Justiniano no envió a Belisario a la guerra de Cólquida, pues prefería tenerlo desocupado en la ciudad. Le reintegró el viejo título de Comandante de los Ejércitos de Oriente, y también el de Comandante de la Guardia Imperial, pero no lo dejaba participar en ningún asunto militar; y ni una sola vez se dignó consultarlo.

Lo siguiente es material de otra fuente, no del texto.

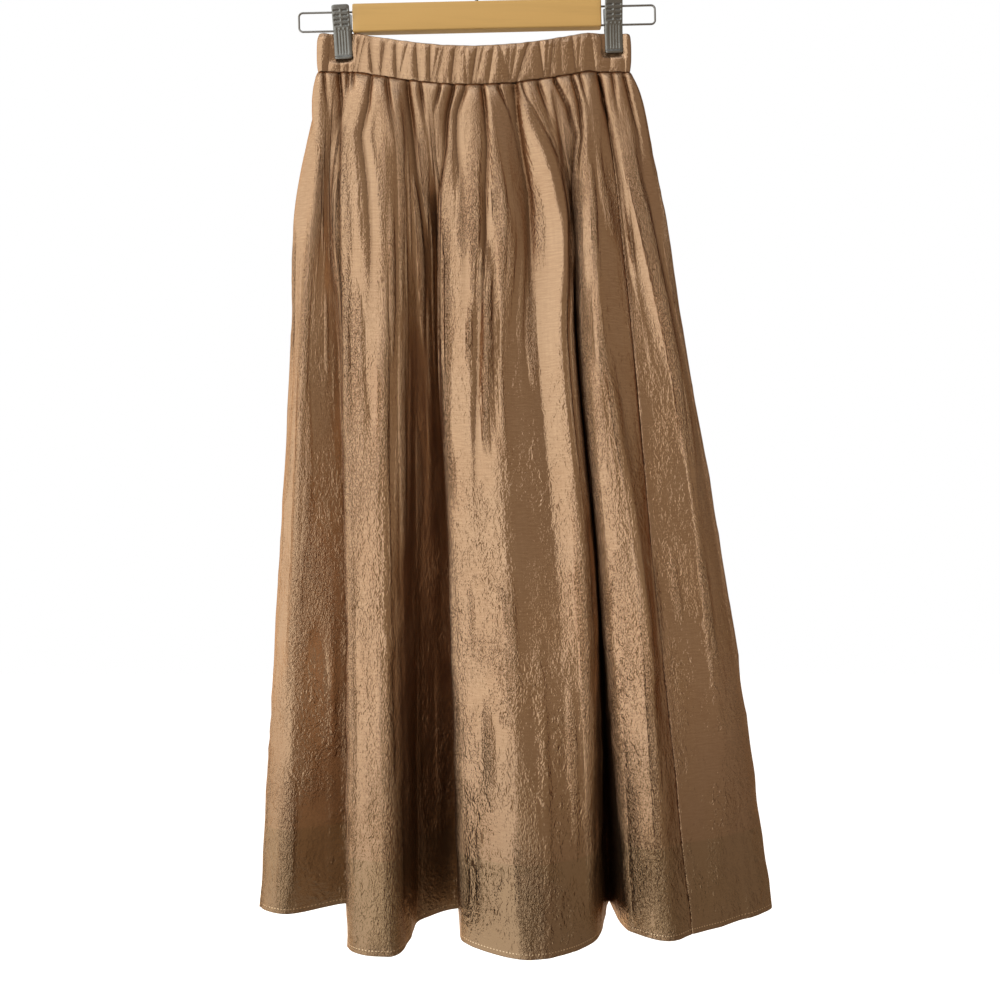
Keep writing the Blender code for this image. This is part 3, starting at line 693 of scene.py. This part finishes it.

Los opúsculos religiosos de Justiniano le habían traído poca gloria; y el concilio al cual convocó a todos los obispos de la Cristiandad (ciento ochenta o más) trajo poca gloria a la Iglesia. Aunque forzó el concilio con la amenaza de anatematizar ciertas obras mal vistas por los monofisitas, cuyos favores ahora procuraba obtener, estos herejes no se lo agradecieron volviendo a la comunidad ortodoxa, sino que se obstinaron en mantenerse fuera. Más aún, el Papa Vigilio había estado en total desacuerdo con los otros prelados y el Emperador en cuanto a la pertinencia del anatema, y había hecho cuanto podía para no comprometerse. Por último, temiendo por su vida, se había refugiado en la iglesia de Pedro Apóstol, en Constantinopla; y sólo después de muchas contemporizaciones y tergiversaciones accedió —pues no tenía madera de mártir— a aprobar las decisiones del concilio. A su regreso a Italia, se encontró ante un cisma; pues casi todo el clero de la Iglesia de Occidente consideraba las obras anatematizadas como buena doctrina. Sin embargo, los obispos cuyas sedes podían controlarse con las fuerzas militares de Constantinopla —principalmente las de África e Iliria— fueron obligados a prestar su conformidad, con la amenaza de la destitución o la cárcel. Los que tenían sedes en Italia, Sicilia, Francia o España, continuaron en sus trece.

Los obispos de Occidente, aunque habían odiado a Teodora por monofisita, lamentaban inmensamente su muerte. Decían: «Si hubiera estado viva, habría ridiculizado las pretensiones teológicas del Emperador y el concilio nunca se hubiera celebrado».